When his turn at the podium came, Gachagua walked back to an extent on his earlier statement, telling the crowd that as President, Ruto will serve all Kenyans equally, but he will focus on the party faithful. “President Ruto will serve all Kenyans. He, as the leader of the country, will continue with that work, and I, as the leader of the UDA, will continue to deal with the people of the UDA,” he stated.
Gachagua and Mudavadi taking contrary positions on the issue is continuation of a long-simmering rivalry between President Ruto’s two lieutenants, often taking ethnic undertones. The rivalry was seen as soon as Mudavadi, who was still a declared presidential aspirant on his Amani National Congress, spurned overtures from Odinga and then President Uhuru Kenyatta, to join the Ruto side.
Gachagua’s comments also came at a time when a campaign projecting Kiharu MP Ndindi Nyoro as an alternative leader for the Mt Kenya region has resurfaced.
Nyoro was launching a bursary fund in his constituency on February 15 when speaker after speaker touted his credentials for the Mt Kenya leadership baton, and the region’s best hope to succeed President Ruto.
Murang’a Senator Joe Nyutu declared it was the county’s turn to produce a president from Mt Kenya as Kiambu had the first and fourth President while Nyeri had the third. “The deputy presidency has now gone to Nyeri, thereby bypassing us, and we are now saying it is Murang’a’s turn through Mr Nyoro,” he asserted.

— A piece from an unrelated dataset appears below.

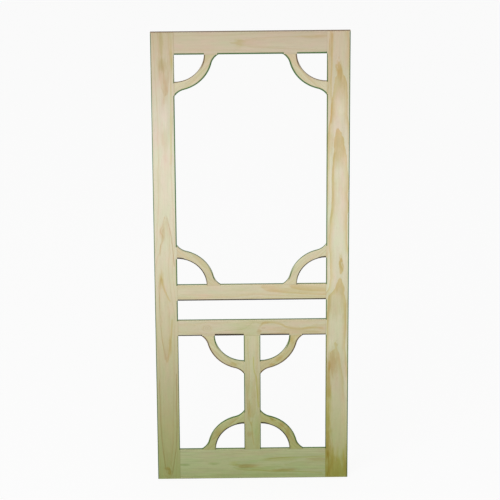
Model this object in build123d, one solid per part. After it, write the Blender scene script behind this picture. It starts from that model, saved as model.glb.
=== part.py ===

Dagoretti South MP John Kiarie said: “Nyoro has a brain to nurture. He is akin to our political cardinal … his nationally acclaimed brain should not go to waste and Kiharu will (benefit) should he become the next President.”
The calls were echoed by nearly a dozen other guests, and not just from Murang’a or the Mt Kenya region, but as far as Rift Valley and Western Kenya. Gachagua’s Mt Kenya supporters were furious, launching scathing attacks on Nyoro. Mr Martin Warui, chair of the Mt Kenya Million Plus for Gachagua’ campaign group, charged that it was ambition taken too far for a “mere MP to start thinking of dislodging a deputy president”, asking him to acknowledge that “Gachagua is the point of reference in all matters Mountain”. Nyoro beat a quick “it wasn’t me” retreat, pleading unconvincingly that he had no influence on what his guests chose to say at his meeting.
It is not the first time that Nyoro has been touted as an alternative to Gachagua, with his social media pages full of seemingly orchestrated posts lauding his leadership credentials and the faith Ruto has in him. Indeed, the biggest worry for Gachagua is that Nyoro might not be just some over-ambitious upstart, but one positioning himself with Ruto’s blessings.